La boue de la chair, ma chère, tu vas
devoir t’en délivrer, quitte à semer sur ton chemin (de croix) deux ou trois
cadavres de curieux, de malheureux. Le film pourrait se résumer à ce portrait
terrible et risible, à cette mégère frigide et pharisienne supposée agir pour
le bien de sa progéniture traumatisée, dissociée, renvoyée à sa poupée
gonflable au masque interchangeable. La scène la plus puissante de Private
Parts survient lorsque George injecte à l’aide d’une seringue au creux
des jambes abstraites de l’objet rempli d’eau du lavabo son propre sang prélevé
à vif, sublimation d’éjaculation parée d’une beauté totalement névrosée, le
liquide écarlate envahissant lentement la cage thoracique de l’avatar en
plastique. Un autre moment mémorable se déroule dans une salle de bains à la
cloison percée. Cheryl se sait observée, veut l’être, s’en amuse et s’en
délecte, offerte sous son loup noir offert, déposé sur son lit, puisque ici chacun
pénètre la chambre d’autrui puis son esprit, l’espace en extériorisation des émotions,
en matérialisation des architectures mentales. Nul hasard que l’état des lieux à
tort méconnu évoque parfois l’Overlook surcouvert de Kubrick & King (Shining,
1980), car une même folie étasunienne et mémorielle, mélange de rance et
d’impuissance, y loge à demeure, à domicile d’asile. Avec une précision de
scalpel et une constante empathie-ironie, Bartel cartographie les USA en maison
de fadas, en cimetière insoupçonnable, insoupçonné, planqué au creux d’une cité
des anges diaboliques filmée comme un quartier paupérisé, anxiogène, de New
York, cité de naissance du cinéaste.
L’union de la psychopathologie urbaine
et du féminisme candide engendre un métrage de passage à l’âge adulte, d’Alice
de Lewis dans les villes, un salut à Wenders. Jusqu’à un certain point, Private
Parts rime avec Lemora et Suspiria, révérend (Moon,
molto homo) et couloirs corporels inclus. Derrière la porte presque langienne
se tient le visage hideux d’une mère meurtrière, la jolie frimousse d’une gosse
voulant être une femme, prise pour telle, sens duel, promise in extremis à se substituer à la marâtre
rendue muette, empalée à l’horizontale, grotesquement revêtue d’une robe aux
motifs arachnéens, cadeau sexy du
fils hermaphrodite épris lui-même occis par la chute d’un projecteur, en bonne
logique diégétique. Sur son escalier à la Gloria Swanson dans Sunset
Boulevard (1950), elle reprend vieillie, blanchie, la réplique guère
accueillante – j’adore la façon dont on prononce en VOST le français « clientèle »
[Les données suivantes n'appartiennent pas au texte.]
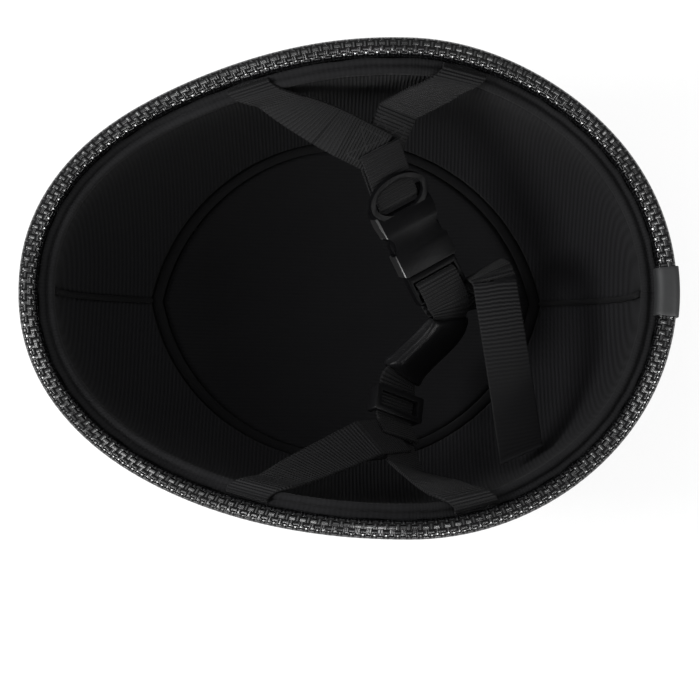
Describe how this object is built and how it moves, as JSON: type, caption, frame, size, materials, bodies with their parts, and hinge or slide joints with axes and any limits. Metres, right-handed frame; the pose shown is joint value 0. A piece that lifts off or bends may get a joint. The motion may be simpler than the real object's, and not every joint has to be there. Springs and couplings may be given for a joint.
{
  "type": "half-face helmet",
  "caption": "Open half-shell riding helmet with foam liner, fabric linings, rubber edge trim and a webbing chin strap with a side-release buckle, stored crown down.",
  "frame": {"origin": "centre of the bounding box in plan, on the plane of the flat that the helmet rests on", "axes": "the helmet lies on its crown: +Z out of the head opening, -X to the brow, +X to the nape, +Y to the wearer's left"},
  "size_m": [0.285, 0.212, 0.1468],
  "materials": {
    "shell": "gloss",
    "foam": "matte",
    "trim": "satin",
    "clip": "satin",
    "knit": "matte",
    "piping": "matte",
    "webbing": "matte",
    "rivet": "satin",
    "washer": "satin",
    "buckle": "satin",
    "pad": "satin"
  },
  "bodies": {
    "helmet": {"outer_shell": "shell", "impact_liner": "foam", "edge_trim": "trim", "trim_clip": "clip", "left_side_lining": "knit", "right_side_lining": "knit", "crown_lining": "knit", "crown_piping": "piping", "lining_hem": "piping", "left_front_strap": "webbing", "left_rear_strap": "webbing", "right_front_strap": "webbing", "right_rear_strap": "webbing", "strap_rivets": "rivet", "rivet_washers": "washer"},
    "chin_assembly": {"male_buckle": "buckle", "chin_strap": "webbing", "chin_pad": "pad"},
    "receiving_half": {"female_buckle": "buckle", "left_yoke_loop": "webbing"},
    "front_latch": {"front_latch": "buckle"},
    "rear_latch": {"rear_latch": "buckle"},
    "loose_tail": {"strap_tail": "webbing"},
    "slider": {"strap_slider": "buckle"}
  },
  "joints": [
    {"name": "strap_lift", "type": "slide", "parent": "helmet", "child": "chin_assembly", "axis": [0, 0, 1], "range_m": [0, 0.08], "deforming": ["left_front_strap", "left_rear_strap", "right_front_strap", "right_rear_strap"]},
    {"name": "buckle_release", "type": "slide", "parent": "chin_assembly", "child": "receiving_half", "axis": [-0.4401, 0.8652, 0.2401], "range_m": [0, 0.022], "deforming": ["left_front_strap", "left_rear_strap", "front_latch", "rear_latch"]},
    {"name": "front_latch_press", "type": "hinge", "parent": "chin_assembly", "child": "front_latch", "pos_m": [0.02854, 0.01123, 0.08419], "axis": [-0.2918, 0.115, -0.9495], "range_deg": [0, 11], "stiffness_Nm_per_rad": 0.4},
    {"name": "rear_latch_press", "type": "hinge", "parent": "chin_assembly", "child": "rear_latch", "pos_m": [0.04213, 0.01904, 0.08096], "axis": [0.2918, -0.115, 0.9495], "range_deg": [0, 11], "stiffness_Nm_per_rad": 0.4},
    {"name": "tail_lift", "type": "hinge", "parent": "chin_assembly", "child": "loose_tail", "pos_m": [0.06484, 0.00784, 0.08549], "axis": [-0.9646, -0.1556, 0.2128], "range_deg": [0, 60]},
    {"name": "slider_adjust", "type": "slide", "parent": "chin_assembly", "child": "slider", "axis": [0.1018, 0.9468, -0.3054], "range_m": [0, 0.003]}
  ]
}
– de son ancêtre partie rejoindre en enfer son rat blanc favori, précédemment
électrocuté par un trousseau de clefs, olé. À la fin de Psycho, Norman Bates
s’exprime avec la voix de sa Norma maternelle et Bartel reprend à bon escient
ce doublage fantomatique au carré. Le cinéma, finalement, ne déploie que des
spectres réels, capables ou pas de nous toucher, de nous interpeller, de nous
renvoyer (à) notre noblesse-bassesse. Porté par les performances remarquables de
Lucille Benson, Ayn Ruymen et John Ventantonio, trio bientôt illustré à la TV, triangle
de vaudeville incestueux point miséricordieux, Privat Parts parle (un
peu) de paternité, de police, (beaucoup) de culpabilité, d’humanité,
d’enterrements et d’égarements.
L’auteur y commet un caméo en poivrot
de parc mais s’impose dès son premier essai en virtuose de la psychose, de la
solitude, des amours impossibles et maladives. Acteur amical pour De Palma,
Dante, Fuller, Burton, Landis, Fincher, Carpenter et réalisateur du renommé Eating
Raoul, des disons davantage anecdotiques La Course à la mort de l’an 2000 (1975) et
Cannonball! (1976),
Paul Bartel délivre une œuvre souriante, pénétrante, indépendante, cf. le clin
d’œil à Republic Pictures, une sorte de vrai-faux giallo, cf. le générique
coloré, dont la sincérité, la justesse, la débrouillardise dépressive
persistent à séduire en 2018 – Private Parts, précisons-le, vaut
vraiment la peine (le plaisir) d’être partagé, en public ou en privé, allez.